Task prompt ▸ Repeat the lines of the data that follow, please, starting at the first and stopping after the one with "right, +Z up.".
______________________________
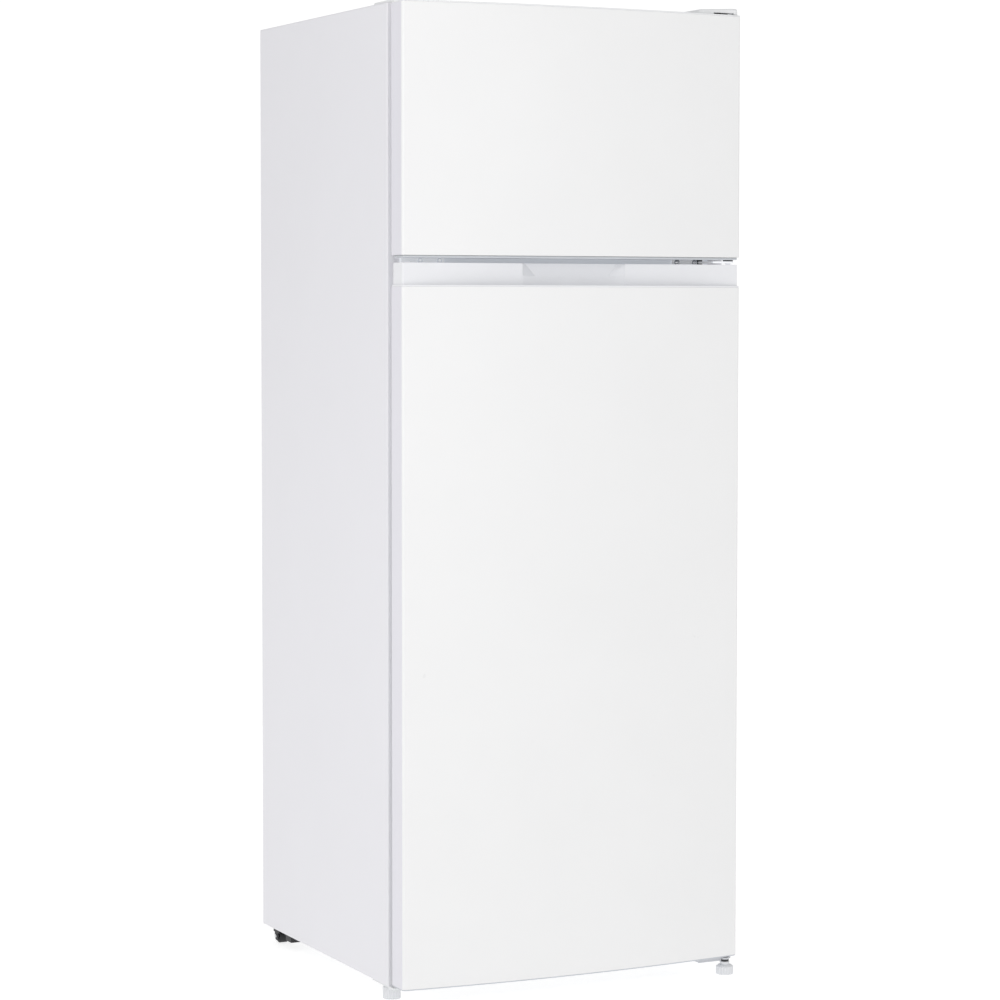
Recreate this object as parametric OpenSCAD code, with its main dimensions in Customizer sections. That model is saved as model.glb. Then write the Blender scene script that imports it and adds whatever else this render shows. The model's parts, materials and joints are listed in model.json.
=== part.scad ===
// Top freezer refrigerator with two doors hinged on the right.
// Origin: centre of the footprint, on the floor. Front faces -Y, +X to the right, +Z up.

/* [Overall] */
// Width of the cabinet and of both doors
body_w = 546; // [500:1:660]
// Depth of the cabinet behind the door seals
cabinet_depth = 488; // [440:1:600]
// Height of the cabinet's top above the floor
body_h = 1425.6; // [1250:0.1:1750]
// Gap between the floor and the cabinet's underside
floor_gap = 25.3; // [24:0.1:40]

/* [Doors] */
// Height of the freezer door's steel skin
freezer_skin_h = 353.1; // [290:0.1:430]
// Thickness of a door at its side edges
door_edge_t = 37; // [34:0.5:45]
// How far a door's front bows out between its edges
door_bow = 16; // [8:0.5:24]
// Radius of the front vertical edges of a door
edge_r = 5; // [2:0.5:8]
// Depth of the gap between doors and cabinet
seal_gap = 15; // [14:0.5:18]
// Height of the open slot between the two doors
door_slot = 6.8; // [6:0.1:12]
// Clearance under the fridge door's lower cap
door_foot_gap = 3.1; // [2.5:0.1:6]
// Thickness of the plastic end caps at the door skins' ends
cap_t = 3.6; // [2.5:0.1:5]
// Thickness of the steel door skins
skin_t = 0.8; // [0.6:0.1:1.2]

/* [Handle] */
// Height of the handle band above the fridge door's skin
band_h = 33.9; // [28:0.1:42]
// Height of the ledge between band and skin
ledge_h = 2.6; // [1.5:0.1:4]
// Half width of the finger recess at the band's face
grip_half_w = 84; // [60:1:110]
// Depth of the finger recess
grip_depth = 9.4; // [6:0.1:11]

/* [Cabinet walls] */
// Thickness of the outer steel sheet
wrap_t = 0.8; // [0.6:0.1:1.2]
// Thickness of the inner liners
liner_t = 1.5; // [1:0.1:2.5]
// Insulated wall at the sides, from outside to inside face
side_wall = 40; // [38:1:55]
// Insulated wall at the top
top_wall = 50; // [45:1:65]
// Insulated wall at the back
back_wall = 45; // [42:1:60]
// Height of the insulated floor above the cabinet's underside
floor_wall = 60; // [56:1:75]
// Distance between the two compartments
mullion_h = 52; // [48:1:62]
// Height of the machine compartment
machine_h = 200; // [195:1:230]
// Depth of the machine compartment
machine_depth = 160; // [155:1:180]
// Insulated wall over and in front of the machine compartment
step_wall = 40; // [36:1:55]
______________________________
Exercise answer ▸
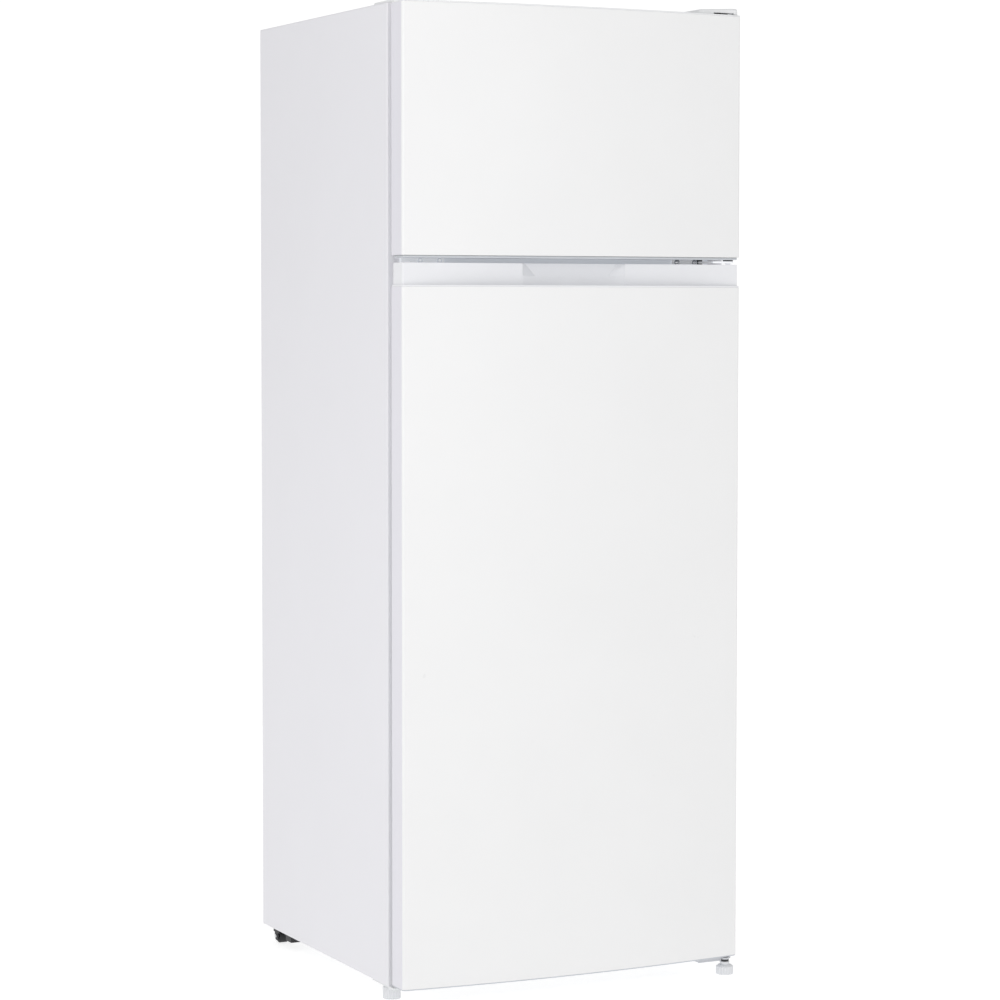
Recreate this object as parametric OpenSCAD code, with its main dimensions in Customizer sections. That model is saved as model.glb. Then write the Blender scene script that imports it and adds whatever else this render shows. The model's parts, materials and joints are listed in model.json.
=== part.scad ===
// Top freezer refrigerator with two doors hinged on the right.
// Origin: centre of the footprint, on the floor. Front faces -Y, +X to the right, +Z up.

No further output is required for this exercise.